29. You're right. It's insanely hard to challenge a registration, from what we've seen from your efforts. It's equally insane that the elections folks won't do their job of cleaning the rolls and won't help the common citizen to challenge. This is wrong and has to stop.
30. They decided to do a hand recount if the Iraq election and Gregoir gained another 324 votes in the count.
So in a nutshell:
"If it's close, they can steal it."
32. Thanks Shark and all you folks who are putting forth hard effort due to the fraudulant BS that this state continues to throw forth. We WILL clean up this election!
Yesterday I wrote, "If you don't mind, my question was to Stefan, and I'd like him to chime in first.
No answer. I guess Stefan is content to keep banging his head against the wall rather than engage in addressing solving the real issues long term.
Or maybe, Daniel K, Stefan has bigger fish to fry than to deal with your serial obtuseness.

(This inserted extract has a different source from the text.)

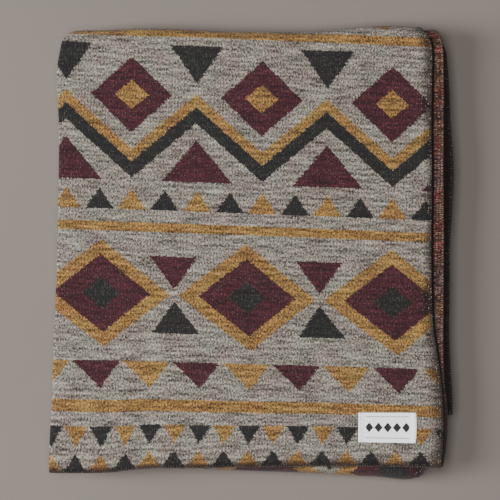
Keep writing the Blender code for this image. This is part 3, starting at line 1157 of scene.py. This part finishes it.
def sewingTree(name, stitch, material):
    # a stitch at every pitch along a line that carries its outward and upward directions
    tree = bpy.data.node_groups.new(name, "GeometryNodeTree")
    face = tree.interface
    face.new_socket("Geometry", in_out="INPUT", socket_type="NodeSocketGeometry")
    for title in ("pitch", "sizeSpread", "turnSpread"):
        face.new_socket(title, in_out="INPUT", socket_type="NodeSocketFloat")
    face.new_socket("seed", in_out="INPUT", socket_type="NodeSocketInt")
    face.new_socket("Geometry", in_out="OUTPUT", socket_type="NodeSocketGeometry")
    given = tree.nodes.new("NodeGroupInput").outputs
    curve = addNode("GeometryNodeMeshToCurve", [given["Geometry"]])[0]
    values = {"Curve": curve, "Length": given["pitch"]}
    points = addNode("GeometryNodeResampleCurve", values, mode="LENGTH")[0]
    directions = []
    for title in ("outward", "upward"):
        read = tree.nodes.new("GeometryNodeInputNamedAttribute")
        read.data_type = "FLOAT_VECTOR"
        read.inputs["Name"].default_value = title
        directions.append(read.outputs["Attribute"])
    turn = addNode("FunctionNodeAxesToRotation", directions, primary_axis="X", secondary_axis="Z")[0]
    shape = tree.nodes.new("GeometryNodeObjectInfo")
    shape.inputs["Object"].default_value = stitch
    uneven = given["sizeSpread"]
    long = randomBetween(subtract(1.0, uneven), add(1.0, uneven), given["seed"])
    values = {
        "Points": points,
        "Instance": shape.outputs["Geometry"],
        "Rotation": turn,
        "Scale": joinVector(long, 1.0, 1.0),
    }
    placed = addNode("GeometryNodeInstanceOnPoints", values)[0]
    lean = given["turnSpread"]
    swing = randomBetween(multiply(lean, -1.0), lean, given["seed"])
    values = {"Instances": placed, "Rotation": joinVector(0.0, 0.0, swing)}
    turned = addNode("GeometryNodeRotateInstances", values)[0]
    real = addNode("GeometryNodeRealizeInstances", [turned])[0]
    finish = addNode("GeometryNodeSetMaterial", {"Geometry": real, "Material": material})[0]
    feed(tree.nodes.new("NodeGroupOutput").inputs[0], finish)
    return tree


def plainMesh(item, material):
    # the modifier's result as a plain mesh, and the modifier gone
    graph = bpy.context.evaluated_depsgraph_get()
    mesh = bpy.data.meshes.new_from_object(item.evaluated_get(graph), depsgraph=graph)
    item.modifiers.clear()
    item.data = mesh
    mesh.materials.clear()
    mesh.materials.append(material)
    for vertex in mesh.vertices:
        vertex.co.z = max(vertex.co.z, threadLowest)  # pressed flat on the surface below
    return item


def sewAlong(name, lines, stitch, material, size):
    # lines are (points, outward, upward) arrays; the result is one plain mesh
    points, outward, upward = (np.concatenate(parts) for parts in zip(*lines))
    edges = []
    for line in lines:
        first = edges[-1][1] + 1 if edges else 0
        edges += [(first + i, first + i + 1) for i in range(len(line[0]) - 1)]
    item = makeObject(name, points, edges, [])
    for title, values in (("outward", outward), ("upward", upward)):
        attribute = item.data.attributes.new(title, "FLOAT_VECTOR", "POINT")
        attribute.data.foreach_set("vector", values.ravel())
    modifier = item.modifiers.new("sewing", "NODES")
    modifier.node_group = sewingTree(name + "Tree", stitch, material)
    for socket in modifier.node_group.interface.items_tree:
        if socket.in_out == "INPUT" and socket.name in size:
            modifier[socket.identifier] = size[socket.name]
    return plainMesh(item, material)


threadLook = {
    "sheen": 0.15,
    "toneScale": 420.0,
    "toneReach": 0.36,  # how much noise lies between dark and light
    "fibreScale": 5200.0,
    "bump": 0.5,
    "bumpDepth": 0.1 * mm,
}


def threadMaterial(name, light, dark, roughness, lowest=0.42):
    material, shader, place = newMaterial(name, roughness, threadLook["sheen"])
    tone = noise(place, threadLook["toneScale"])
    tone = mapRange(tone, lowest, lowest + threadLook["toneReach"])
    feed(shader["Base Color"], mixColour(tone, dark, light))
    addBump(shader, noise(place, threadLook["fibreScale"]), threadLook["bump"], threadLook["bumpDepth"])
    return material


def unit(vectors):
    return vectors / np.maximum(np.linalg.norm(vectors, axis=1, keepdims=True), 1e-9)


upperGrid, lowerGrid = clothPoints.reshape(2, ringCount, stationCount, 3)


def edgeLine(edge, inner):
    # middle of an edge, the way out of the cloth, and the way up from its reverse to its face
    middle = (upperGrid[edge] + lowerGrid[edge]) / 2
    outs = unit(middle - (upperGrid[inner] + lowerGrid[inner]) / 2)
    return middle, outs, unit(upperGrid[inner] - lowerGrid[inner])


inward = len(cloth["edgeRound"]) - 1
whole = slice(None)
selvedges = [edgeLine((whole, 0), (whole, inward)), edgeLine((whole, -1), (whole, -1 - inward))]
hemLines = [edgeLine(0, inward), edgeLine(-1, -1 - inward)]

# Way of one stitch round the edge, as distances outward, along the edge and up
over = halfCloth + 0.06 * mm
bite, slant = overlock["bite"], overlock["slant"]
overlockPath = [
    (-bite, -slant, over * 0.9),
    (-bite * 0.55, -slant * 0.5, over + 0.05 * mm),
    (-0.9 * mm, 0.0, over + 0.03 * mm),
    (-0.1 * mm, 0.1 * mm, over * 0.62),
    (0.12 * mm, 0.15 * mm, 0.0),
    (-0.1 * mm, 0.2 * mm, -over * 0.62),
    (-0.9 * mm, 0.25 * mm, -over - 0.03 * mm),
    (-bite, slant, -over * 0.9),
]
alongEdge, fromLabelEnd = (0.0, 1.0, 0.02), (-1.0, 0.0, 0.02)
overlockStitch = tubeMesh("overlockShape", overlockPath, overlock["thread"], 5, alongEdge)
edgeThread = threadMaterial("edgeThread", linear(128, 102, 90), linear(26, 19, 16), 0.85, 0.5)
selvedgeSewing = sewAlong("selvedgeOverlock", selvedges, overlockStitch, edgeThread, overlock)
# the hem's thread is darker than the selvedge's: partly its own brown, partly painted shade where the
# hem turns away from the light
hemThread = threadMaterial("hemThread", linear(80, 64, 55), linear(27, 20, 17), 0.85)
hemSewing = sewAlong("hemOverlock", hemLines, overlockStitch, hemThread, overlock)

run = labelStitch["long"] / 2
labelStitchPath = [
    (-0.1 * mm, -run, -0.35 * mm),
    (0.0, -run * 0.75, 0.12 * mm),
    (0.0, 0.0, 0.2 * mm),
    (0.0, run * 0.75, 0.12 * mm),
    (0.1 * mm, run, -0.35 * mm),
]
labelTree = BVHTree.FromObject(labelPiece, bpy.context.evaluated_depsgraph_get())


def labelRow(side):
    # line of sewing down one short end of the label
    u = side * (0.5 - labelStitch["inset"] / label["long"])
    points = []
    for k in range(labelStitch["points"]):
        v = (k / (labelStitch["points"] - 1) - 0.5) * labelStitch["rowShare"]
        x, y = labelPlace(u, v)
        points.append((x, y, topOf(labelTree, x, y)))
    outs = np.tile([side, 0.0, 0.0], (len(points), 1))
    ups = np.tile([0.0, 0.0, 1.0], (len(points), 1))
    return points, outs, ups


labelThread = threadMaterial("labelThread", linear(226, 226, 230), linear(176, 175, 178), 0.6)
labelShape = tubeMesh("labelStitchShape", labelStitchPath, labelStitch["thread"], 6, fromLabelEnd)
labelRows = [labelRow(-1), labelRow(1)]
labelSewing = sewAlong("labelSewing", labelRows, labelShape, labelThread, labelStitch)
for shape in (overlockStitch, labelShape):
    bpy.data.objects.remove(shape, do_unlink=True)
print("edges and label sewn")

# What each piece is
for piece in (blanket, labelPiece, selvedgeSewing, hemSewing, labelSewing):
    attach(piece, "root")
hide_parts("blanket")
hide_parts("label")

# Floor, light and camera
stageLook = {
    "floor": linear(110, 102, 96),
    "floorDarker": 0.97,
    "floorNoise": (3.0, 3.0),
    "floorRange": (0.3, 0.7),
    "floorRoughness": 0.85,
    "floorHalf": 6.0,
    "frameWide": 515 * mm,  # what the picture takes in at the height of the top layer
    "cameraUp": 2.3,
    "sensor": 36.0,
    "aim": (-1.95 * mm, 3.5 * mm),
    "room": (1.0, 0.97, 0.94, 1.0),
    "roomLight": 0.045,
}
# Name, place, size across and up, and power of each light
lights = [
    ("windowLight", (-2.3, 0.0, 1.75), (1.0, 1.9), 152),
    ("overheadLight", (-0.3, 0.0, 3.2), (1.3, 1.3), 100),
    ("lowFill", (1.7, -1.5, 0.22), (1.5, 0.36), 20),
]


def buildFloor():
    half = stageLook["floorHalf"]
    corners = [(-half, -half, 0), (half, -half, 0), (half, half, 0), (-half, half, 0)]
    floor = makeObject("floor", corners, [], [(0, 1, 2, 3)])
    material, shader, place = newMaterial("floorPaint", stageLook["floorRoughness"])
    tone = mapRange(noise(place, *stageLook["floorNoise"]), *stageLook["floorRange"])
    colour = stageLook["floor"]
    darker = tuple(part * stageLook["floorDarker"] for part in colour[:3]) + (1.0,)
    feed(shader["Base Color"], mixColour(tone, darker, colour))
    floor.data.materials.append(material)


def addArea(name, place, size, power):
    # soft light that looks at the origin
    light = bpy.data.lights.new(name, "AREA")
    light.shape = "RECTANGLE"
    light.size, light.size_y = size
    light.energy = power
    item = placeData(name, light)
    item.location = place
    item.rotation_euler = (Vector((0, 0, 0)) - Vector(place)).to_track_quat("-Z", "Y").to_euler()


buildFloor()
for light in lights:
    addArea(*light)
world = bpy.data.worlds.new("softRoom")
world.use_nodes = True
background = world.node_tree.nodes["Background"]
background.inputs[0].default_value = stageLook["room"]
background.inputs[1].default_value = stageLook["roomLight"]
bpy.context.scene.world = world

camera = bpy.data.cameras.new("camera")
cameraItem = placeData("camera", camera)
cameraItem.location = (*stageLook["aim"], stackHeight + stageLook["cameraUp"])
camera.sensor_width = stageLook["sensor"]
camera.lens = stageLook["sensor"] * stageLook["cameraUp"] / stageLook["frameWide"]
bpy.context.scene.camera = cameraItem
print("stage set")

Producing a snapshot of data from the election should not be a problem. I provide snapshots of changing data all the time. It is accompanied with the caveat that it is from a certain date and time.
The fact that the counties choose not to provide this data tells us all we need to know.
RG's evaluation regarding DOB data on drivers licenses is especially interesting in light of the footnote on page 7 of the Response, at 21.
I'm not a WA resident, and am not familiar with the RCW, so I haven't looked at the new RCW 29A.08.010 to establish context or details.
Still, it is difficult to argue legislative intent for confidentiality if the legislature has now created a linkage between the voter registration and drivers license databases, and the DOB data is not protected in the latter.